Although many discussions took place on that day, the participants agreed that both ecological and social restoration is strongly needed in order to promote lasting policies for sustainable ecology. One participant pointed out that how civil society organizations articulate farmers and indigenous movements is just as important as how they articulate themselves, especially during a time of the end of international free trade and a radical reorganization of economic production in the global north. This point is particularly relevant to the spirit of the WSP, whose role is to allow civil society organizations to network and strengthen each other while finding a way forward to challenge the established suppressive system.

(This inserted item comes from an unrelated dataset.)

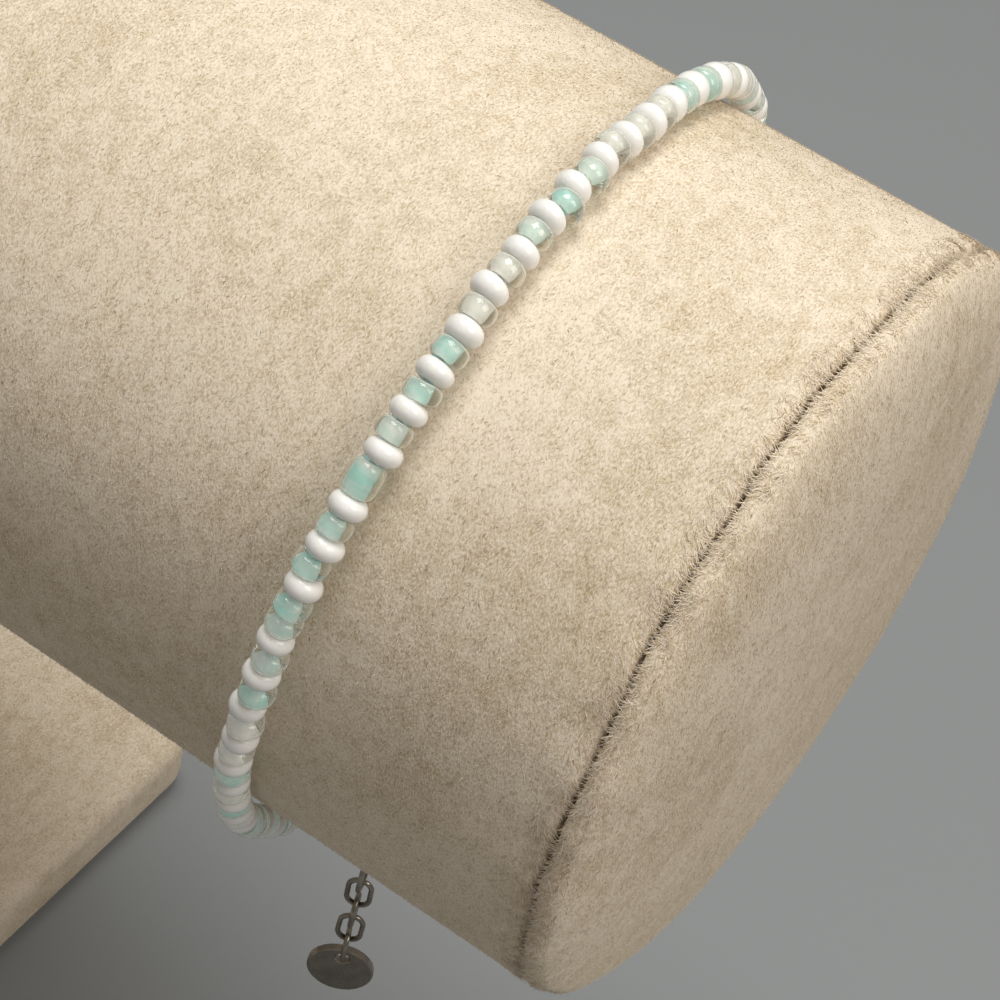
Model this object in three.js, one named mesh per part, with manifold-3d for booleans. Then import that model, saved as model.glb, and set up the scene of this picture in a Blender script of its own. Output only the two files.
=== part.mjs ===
// A single-strand glass seed-bead bracelet, fastened round the velvet roll of a T-bar display stand.
// Millimetres, +Z up, +X along the roll, origin at the middle of the base plate's underside.
import * as THREE from 'three';
import { mergeVertices } from 'three/addons/utils/BufferGeometryUtils.js';
import Module from 'manifold-3d';

const wasm = await Module();
wasm.setup();

// Clearance left between two pieces that touch.
const fitGap = 0.3;

// Stand
const baseLength = 68;
const baseWidth = 68;
const baseThickness = 8;
const baseCornerRadius = 3.5;
const baseEdgeRound = 2.2;
const postRadius = 11;
const rollRadius = 30;
const rollAxisHeight = 106;
const rollSeamLength = 196;
const capDepth = 5.3;
const domeFullness = 2.5;
const seamTuck = 0.6;
const rollSides = 60;

// Bead string and the loop that it makes round the roll
const beadDiameter = 2.6;
const beadPitch = 1.61;
const threadGrooveShare = 0.7;
const beadToRollGap = 0.34;
const loopSeamInset = 22.9;
const loopLean = 0.0857;
const loopTurn = -0.0293;
const loopSag = 2;
const sagHalfSpan = THREE.MathUtils.degToRad(52);
const chainRingAngle = THREE.MathUtils.degToRad(2.2);

// Metal findings
const tipLength = 2.5;
const tipRadius = 1.05;
const tipNeckRadius = 0.5;
const eyeRadius = 0.95;
const eyeWireRadius = 0.28;
const chainRingRadius = 2.5;
const chainRingWireRadius = 0.35;
const claspRingRadius = 1.9;
const claspRingWireRadius = 0.3;
const claspLength = 10.4;
const claspHalfWidth = 2.3;
const claspThickness = 1.2;
const claspBarWidth = 1.1;
const claspEyeRadius = 0.75;
const claspEyeWall = 0.8;
const claspEdgeRound = 0.2;
const claspSlotLength = 3.1;
const claspSlotHalfWidth = 1.05;
const claspGap = 0.4;
const claspRingGap = 0.45;

// Extension chain and its end tag
const linkCount = 12;
const linkLength = 3.45;
const linkWidth = 2.1;
const linkWireRadius = 0.25;
const linkTwist = THREE.MathUtils.degToRad(92.14);
const tagRadius = 3.05;
const tagThickness = 0.8;
const tagHoleRadius = 0.6;
const tagRim = 0.7;
const tagEdgeRound = 0.15;

// Sizes that follow from those above
const beadRadius = beadDiameter / 2;
const loopRadius = rollRadius + beadToRollGap + beadRadius;
const seamX = rollSeamLength / 2;
const loopX = seamX - loopSeamInset;
const postTop = rollAxisHeight - rollRadius;

const velvet = new THREE.MeshStandardMaterial({ color: 0xcdbd9f, roughness: 0.95, metalness: 0 });
const glass = new THREE.MeshStandardMaterial({ color: 0xe3ece6, roughness: 0.15, metalness: 0 });
const silver = new THREE.MeshStandardMaterial({ color: 0xc9c7c2, roughness: 0.25, metalness: 1 });

const bracelet = new THREE.Group();
const stand = new THREE.Group();

function addPiece(group, name, geometry, material) {
  const mesh = new THREE.Mesh(geometry, material.clone());
  mesh.name = name;
  group.add(mesh);
  return mesh;
}

// Merge the shared corners of a geometry, keeping only positions.
function weld(geometry) {
  const bare = geometry.clone();
  bare.deleteAttribute('normal');
  bare.deleteAttribute('uv');
  return mergeVertices(bare, 1e-4);
}

function toSolid(geometry) {
  const welded = weld(geometry);
  return new wasm.Manifold(new wasm.Mesh({
    numProp: 3,
    vertProperties: new Float32Array(welded.attributes.position.array),
    triVerts: new Uint32Array(welded.index.array),
  }));
}

function toGeometry(solid) {
  const mesh = solid.getMesh();
  const geometry = new THREE.BufferGeometry();
  geometry.setAttribute('position', new THREE.BufferAttribute(mesh.vertProperties, 3));
  geometry.setIndex(new THREE.BufferAttribute(mesh.triVerts, 1));
  geometry.computeVertexNormals();
  return geometry;
}

// A solid turned about +X: the profile's points are (radius, place along X).
function turnAboutX(profile, segments) {
  const geometry = new THREE.LatheGeometry(profile.map(([radius, x]) => new THREE.Vector2(radius, x)), segments);
  geometry.rotateZ(-Math.PI / 2);
  return geometry;
}

// Points of a quarter round from angle start to angle end, about a centre given as (radius, x).
function quarterRound(centreRadius, centreX, round, start, end, steps) {
  const points = [];
  for (let i = 0; i <= steps; i += 1) {
    const angle = start + (end - start) * (i / steps);
    points.push([centreRadius + round * Math.cos(angle), centreX + round * Math.sin(angle)]);
  }
  return points;
}

// The sleeve runs from seam to seam, its cloth tucked in at both.
function rollSleeve() {
  const half = seamX - fitGap / 2;
  const tucked = rollRadius - seamTuck;
  const profile = [
    [0, -half],
    ...quarterRound(tucked, seamTuck - half, seamTuck, -Math.PI / 2, 0, 3),
    ...quarterRound(tucked, half - seamTuck, seamTuck, 0, Math.PI / 2, 3),
    [0, half],
  ];
  return turnAboutX(profile, rollSides);
}

// A cap's dome. It rises fast behind the seam and is nearly flat over its middle.
function endCap() {
  const face = fitGap / 2;
  const tucked = rollRadius - seamTuck;
  const rise = capDepth - face - seamTuck;
  const radiusShares = [0.975, 0.93, 0.86, 0.76, 0.62, 0.45, 0.23, 0];
  const domePoints = radiusShares.map((share) => [
    rollRadius * share,
    face + seamTuck + rise * Math.sqrt(1 - share ** domeFullness),
  ]);
  const edge = quarterRound(tucked, face + seamTuck, seamTuck, -Math.PI / 2, 0, 2);
  return turnAboutX([[0, face], ...edge, ...domePoints], rollSides);
}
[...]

Another point that was raised was on urban environmental struggles, such as the pollution of Delhi or struggles of transportation in Mexico, and how this problem must be approached separately each by the global north and south countries while keeping their specificities in mind.
Last but not least, many participants agreed that more convergence is needed through deciding what organizations could collectively undertake.
All in all, this conference was an invaluable occasion that gave various civil society organizations a special opportunity to collectively seek actions for a more sustainable ecological future. UNITED is more than proud to have taken part in it, and we hope to do more, in person, in the future!